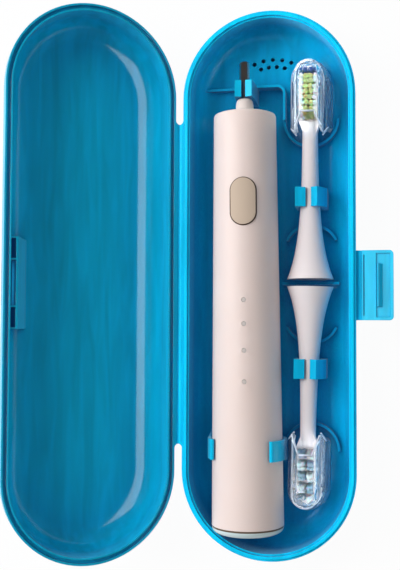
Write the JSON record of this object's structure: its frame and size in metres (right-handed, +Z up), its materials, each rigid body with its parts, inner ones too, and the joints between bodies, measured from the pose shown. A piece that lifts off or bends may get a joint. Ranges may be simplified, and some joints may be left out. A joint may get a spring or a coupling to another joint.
{
  "type": "electric toothbrush travel case",
  "caption": "Round-ended hinged travel case, shown open, with a snap latch, moulded clips, a sonic brush handle and brush heads under clear caps.",
  "frame": {"origin": "centre of the base's flat underside", "axes": "+X across the base towards the latch, +Y along the base towards the brush's drive shaft, +Z up out of the open base"},
  "size_m": [0.1461, 0.215, 0.0584],
  "materials": {
    "case_cyan": "glossy translucent-look moulded polypropylene",
    "handle_white": "satin moulded ABS, warm white",
    "button_beige": "soft-touch moulded elastomer",
    "seal_white": "moulded silicone",
    "foot_pale": "moulded ABS, pale grey-green",
    "gasket_tan": "moulded elastomer",
    "steel": "drawn stainless steel",
    "brass_bearing": "sintered bronze",
    "frame_grey": "moulded glass-filled nylon",
    "motor_can": "drawn, nickel-plated steel",
    "cell_wrap": "shrink-wrapped cell can",
    "board_green": "solder-masked laminate",
    "switch_black": "moulded switch body",
    "membrane_grey": "moulded silicone",
    "light_guide": "clear moulded light guides",
    "copper": "enamelled copper winding",
    "ferrite": "pressed ferrite",
    "bristle_mix": "drawn nylon filament, green among white and grey",
    "bristle_white": "drawn nylon filament, white",
    "clear_cap": "clear moulded polystyrene"
  },
  "bodies": {
    "base": {"base_shell": "case_cyan", "support_ribs": "case_cyan", "shaft_clip": "case_cyan", "handle_clip": "case_cyan", "upper_neck_clip": "case_cyan", "lower_neck_clip": "case_cyan", "living_hinge": "case_cyan", "latch_hinge": "case_cyan"},
    "lid": {"lid_shell": "case_cyan"},
    "latch": {"latch_flap": "case_cyan"},
    "handle": {"handle_housing": "handle_white", "nose_seal": "seal_white", "foot_cap": "foot_pale", "foot_gasket": "gasket_tan", "inner_frame": "frame_grey", "drive_motor": "motor_can", "shaft_bearing": "brass_bearing", "battery_cell": "cell_wrap", "control_board": "board_green", "tact_switch": "switch_black", "button_membrane": "membrane_grey", "indicator_lights": "light_guide", "charging_coil": "copper", "coil_core": "ferrite"},
    "shaft": {"drive_shaft": "steel"},
    "button": {"power_button": "button_beige"},
    "upper_head": {"upper_head_stem": "handle_white", "upper_bristles": "bristle_mix", "upper_shaft_socket": "steel"},
    "lower_head": {"lower_head_stem": "handle_white", "lower_bristles": "bristle_white", "lower_shaft_socket": "steel"},
    "upper_cap": {"upper_head_cap": "clear_cap"},
    "lower_cap": {"lower_head_cap": "clear_cap"}
  },
  "joints": [
    {"name": "lid_hinge", "type": "hinge", "parent": "base", "child": "lid", "pos_m": [-0.0355, 0, 0.0185], "axis": [0, -1, 0], "range_deg": [-145, 35]},
    {"name": "latch_hinge", "type": "hinge", "parent": "base", "child": "latch", "pos_m": [0.03565, -0.0012, 0.0165], "axis": [0, 1, 0], "range_deg": [-90, 60]},
    {"name": "handle_lift", "type": "slide", "parent": "base", "child": "handle", "axis": [0, 0, 1], "range_m": [0, 0.05], "deforming": ["shaft_clip", "handle_clip"]},
    {"name": "shaft_twist", "type": "hinge", "parent": "handle", "child": "shaft", "pos_m": [-0.0088, 0, 0.0164], "axis": [-0.0094, 1, 0], "range_deg": [-5, 5]},
    {"name": "button_press", "type": "slide", "parent": "handle", "child": "button", "axis": [-0.0785, -0.0007, -0.9969], "range_m": [0, 0.0006], "stiffness_N_per_m": 2000},
    {"name": "upper_head_lift", "type": "slide", "parent": "base", "child": "upper_head", "axis": [0, 0, 1], "range_m": [0, 0.05], "deforming": ["upper_neck_clip"]},
    {"name": "lower_head_lift", "type": "slide", "parent": "base", "child": "lower_head", "axis": [0, 0, 1], "range_m": [0, 0.05], "deforming": ["lower_neck_clip"]},
    {"name": "upper_cap_lift", "type": "slide", "parent": "upper_head", "child": "upper_cap", "axis": [0, 0, 1], "range_m": [0, 0.03]},
    {"name": "lower_cap_lift", "type": "slide", "parent": "lower_head", "child": "lower_cap", "axis": [0, 0, 1], "range_m": [0, 0.03]}
  ]
}
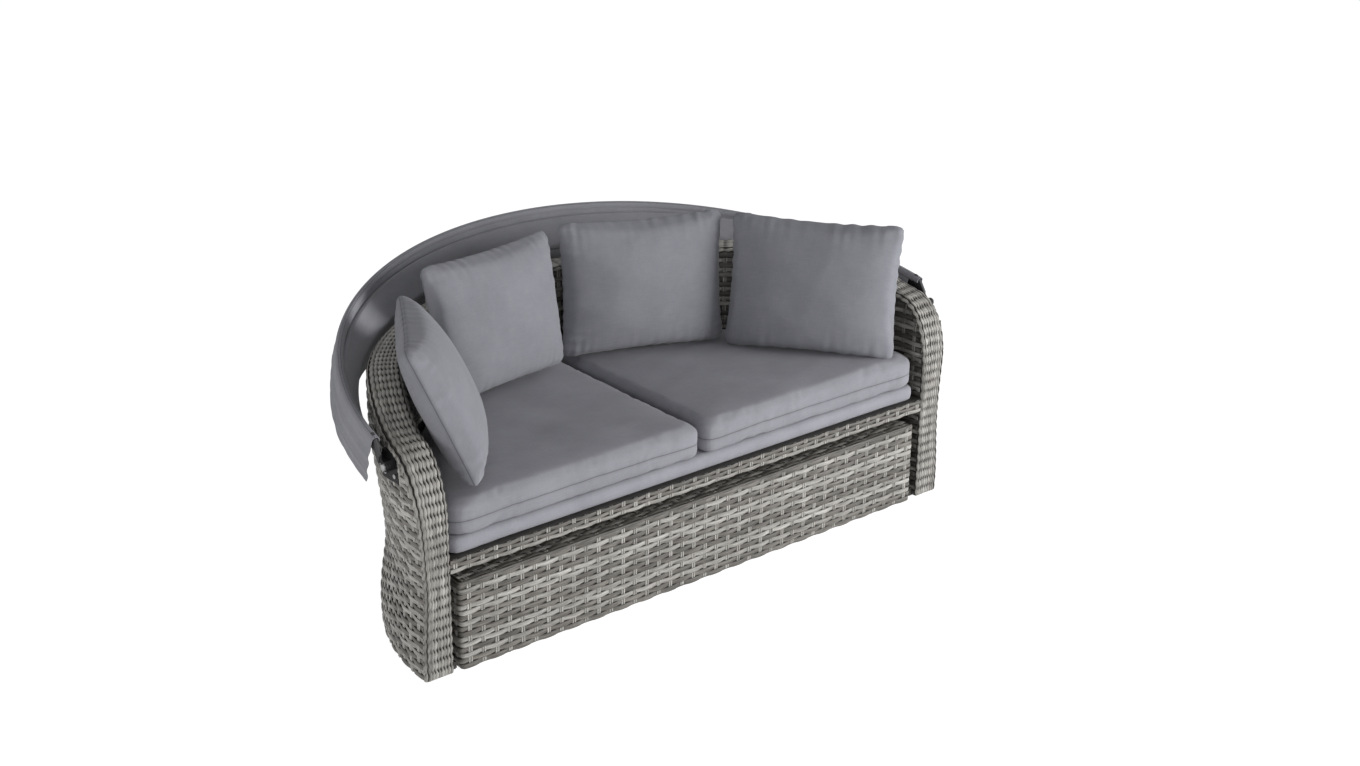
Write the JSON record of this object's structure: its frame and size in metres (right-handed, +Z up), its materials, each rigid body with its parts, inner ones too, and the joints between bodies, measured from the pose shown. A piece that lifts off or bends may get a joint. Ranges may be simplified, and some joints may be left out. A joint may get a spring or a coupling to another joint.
{
  "type": "outdoor daybed with canopy",
  "caption": "Half-oval woven garden daybed with curved arms and back, pull-out footstool, deep cushions, scatter pillows and a folding fabric canopy on curved ribs.",
  "frame": {"origin": "on the floor, in the middle of the footprint of the whole daybed with its canopy folded back and the footstool in", "axes": "+X to the right arm as seen from the front, +Y to the back, +Z up; metres"},
  "size_m": [1.8794, 0.9484, 0.8479],
  "materials": {
    "weave": "grey-beige woven flat strands, satin",
    "frame_steel": "dark grey powder coat",
    "glide_plastic": "black moulded plastic",
    "cushion_cloth": "mid grey plain-woven outdoor fabric",
    "canopy_steel": "black powder coat, satin",
    "canopy_cloth": "dark grey outdoor fabric",
    "bright_steel": "zinc plated"
  },
  "bodies": {
    "sofa": {"left_arm_weave": "weave", "right_arm_weave": "weave", "back_weave": "weave", "front_rail_weave": "weave", "seat_deck": "weave", "left_floor_sill": "weave", "right_floor_sill": "weave", "left_arm_frame": "frame_steel", "right_arm_frame": "frame_steel", "back_frame": "frame_steel", "seat_ring": "frame_steel", "seat_bar_1": "frame_steel", "seat_bar_2": "frame_steel", "seat_bar_3": "frame_steel", "seat_bar_4": "frame_steel", "left_glide_1": "glide_plastic", "right_glide_1": "glide_plastic", "left_glide_2": "glide_plastic", "right_glide_2": "glide_plastic", "left_glide_3": "glide_plastic", "right_glide_3": "glide_plastic", "left_glide_4": "glide_plastic", "right_glide_4": "glide_plastic", "lower_pad": "cushion_cloth", "seat_cushion_right": "cushion_cloth", "seat_cushion_left": "cushion_cloth", "pillow_left_arm": "cushion_cloth", "pillow_left_back": "cushion_cloth", "pillow_right_back": "cushion_cloth", "pillow_right_arm": "cushion_cloth", "canopy_rib_1": "canopy_steel", "left_canopy_bracket": "canopy_steel", "right_canopy_bracket": "canopy_steel", "canopy_slack_fold": "canopy_cloth", "left_bracket_screw_1": "bright_steel", "right_bracket_screw_1": "bright_steel", "left_bracket_screw_2": "bright_steel", "right_bracket_screw_2": "bright_steel", "left_pivot_bolt": "bright_steel", "right_pivot_bolt": "bright_steel"},
    "footstool": {"footstool_weave": "weave", "footstool_lid": "weave", "footstool_frame": "frame_steel", "footstool_leg_1": "frame_steel", "footstool_leg_2": "frame_steel", "footstool_leg_3": "frame_steel", "footstool_leg_4": "frame_steel", "footstool_leg_5": "frame_steel", "footstool_glide_1": "glide_plastic", "footstool_glide_2": "glide_plastic", "footstool_glide_3": "glide_plastic", "footstool_glide_4": "glide_plastic", "footstool_glide_5": "glide_plastic"},
    "second_rib": {"canopy_rib_2": "canopy_steel", "canopy_panel_1": "canopy_cloth"},
    "third_rib": {"canopy_rib_3": "canopy_steel", "canopy_panel_2": "canopy_cloth"},
    "front_rib": {"canopy_rib_4": "canopy_steel", "canopy_panel_3": "canopy_cloth", "canopy_front_band": "canopy_cloth"}
  },
  "joints": [
    {"name": "footstool_slide", "type": "slide", "parent": "sofa", "child": "footstool", "axis": [0, -1, 0], "range_m": [0, 0.7]},
    {"name": "canopy_opening", "type": "hinge", "parent": "sofa", "child": "second_rib", "pos_m": [0, -0.38419, 0.565], "axis": [1, 0, 0], "range_deg": [0, 35]},
    {"name": "third_rib_opening", "type": "hinge", "parent": "second_rib", "child": "third_rib", "pos_m": [0, -0.38419, 0.565], "axis": [1, 0, 0], "range_deg": [0, 35]},
    {"name": "front_rib_opening", "type": "hinge", "parent": "third_rib", "child": "front_rib", "pos_m": [0, -0.38419, 0.565], "axis": [1, 0, 0], "range_deg": [0, 35]}
  ],
  "couplings": [
    {"joint": "third_rib_opening", "follows": "canopy_opening", "ratio": 1},
    {"joint": "front_rib_opening", "follows": "canopy_opening", "ratio": 1}
  ]
}
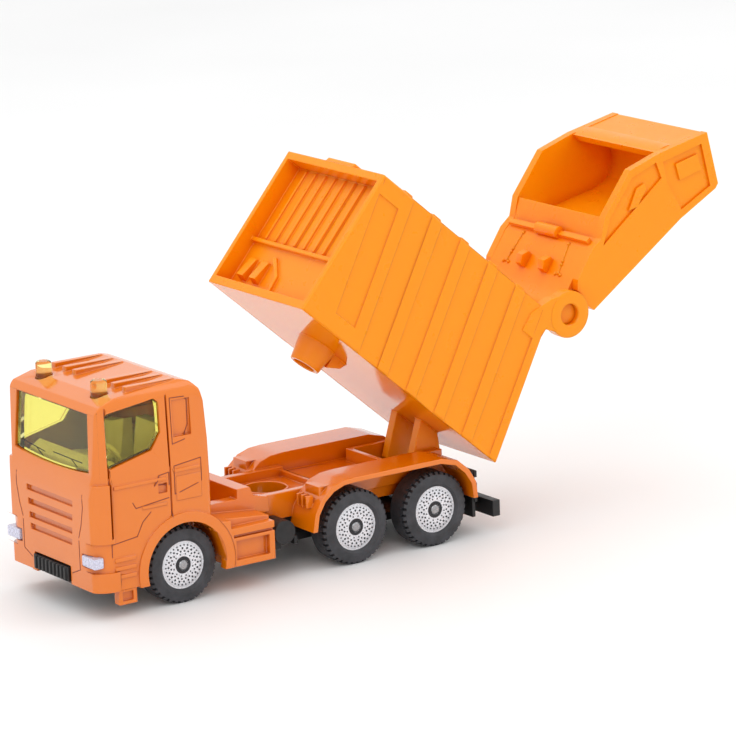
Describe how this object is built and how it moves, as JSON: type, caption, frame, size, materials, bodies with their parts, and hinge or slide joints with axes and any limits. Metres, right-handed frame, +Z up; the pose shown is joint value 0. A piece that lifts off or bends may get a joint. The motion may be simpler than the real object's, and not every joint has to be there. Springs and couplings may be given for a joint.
{
  "type": "toy refuse truck",
  "caption": "Die-cast toy refuse truck with a tipping container, a lift-up rear hopper, clear cab glazing, beacons and rolling wheels on tandem and front axles.",
  "frame": {"origin": "on the ground under the middle axle, in the centre plane between left and right", "axes": "+X forward towards the cab, +Y to the truck's left side, +Z up; stored with the container tipped and the hopper open"},
  "size_m": [0.1113, 0.025, 0.0564],
  "materials": {
    "orange_paint": "gloss enamel",
    "amber_plastic": "semi-gloss moulded",
    "black_plastic": "matte moulded",
    "yellow_clear": "clear tinted",
    "cream_plastic": "matte moulded",
    "steel_pin": "drawn",
    "silver_rim": "printed silver",
    "tyre_black": "matte moulded"
  },
  "bodies": {
    "chassis": {"cab_frame": "orange_paint", "glazing": "yellow_clear", "cab_interior": "cream_plastic", "base_plate": "black_plastic"},
    "front_wheels": {"axle_front": "steel_pin", "rim_front_left": "silver_rim", "rim_front_right": "silver_rim", "tyre_front_left": "tyre_black", "tyre_front_right": "tyre_black"},
    "middle_wheels": {"axle_middle": "steel_pin", "rim_middle_left": "silver_rim", "rim_middle_right": "silver_rim", "tyre_middle_left": "tyre_black", "tyre_middle_right": "tyre_black"},
    "rear_wheels": {"axle_rear": "steel_pin", "rim_rear_left": "silver_rim", "rim_rear_right": "silver_rim", "tyre_rear_left": "tyre_black", "tyre_rear_right": "tyre_black"},
    "container": {"container": "amber_plastic"},
    "hopper": {"tailgate": "amber_plastic"}
  },
  "joints": [
    {"name": "front_axle_spin", "type": "hinge", "parent": "chassis", "child": "front_wheels", "pos_m": [0.0292, 0, 0.0055], "axis": [0, 1, 0], "continuous": true},
    {"name": "middle_axle_spin", "type": "hinge", "parent": "chassis", "child": "middle_wheels", "pos_m": [0, 0, 0.0055], "axis": [0, 1, 0], "continuous": true},
    {"name": "rear_axle_spin", "type": "hinge", "parent": "chassis", "child": "rear_wheels", "pos_m": [-0.0139, 0, 0.0055], "axis": [0, 1, 0], "continuous": true},
    {"name": "container_tip", "type": "hinge", "parent": "chassis", "child": "container", "pos_m": [-0.0191, 0, 0.0086], "axis": [0, -1, 0], "range_deg": [-40.7, 0]},
    {"name": "hopper_lift", "type": "hinge", "parent": "container", "child": "hopper", "pos_m": [-0.03813, 0, 0.03081], "axis": [0, -1, 0], "range_deg": [0, 151]}
  ],
  "couplings": [
    {"joint": "hopper_lift", "follows": "container_tip", "ratio": -3.71}
  ]
}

STATED PROBLEM —
From the entries, copy out each line containing the word "shown".

RESPONSE —
Write the JSON record of this object's structure: its frame and size in metres (right-handed, +Z up), its materials, each rigid body with its parts, inner ones too, and the joints between bodies, measured from the pose shown. A piece that lifts off or bends may get a joint. Ranges may be simplified, and some joints may be left out. A joint may get a spring or a coupling to another joint.
  "caption": "Round-ended hinged travel case, shown open, with a snap latch, moulded clips, a sonic brush handle and brush heads under clear caps.",
Write the JSON record of this object's structure: its frame and size in metres (right-handed, +Z up), its materials, each rigid body with its parts, inner ones too, and the joints between bodies, measured from the pose shown. A piece that lifts off or bends may get a joint. Ranges may be simplified, and some joints may be left out. A joint may get a spring or a coupling to another joint.
Describe how this object is built and how it moves, as JSON: type, caption, frame, size, materials, bodies with their parts, and hinge or slide joints with axes and any limits. Metres, right-handed frame, +Z up; the pose shown is joint value 0. A piece that lifts off or bends may get a joint. The motion may be simpler than the real object's, and not every joint has to be there. Springs and couplings may be given for a joint.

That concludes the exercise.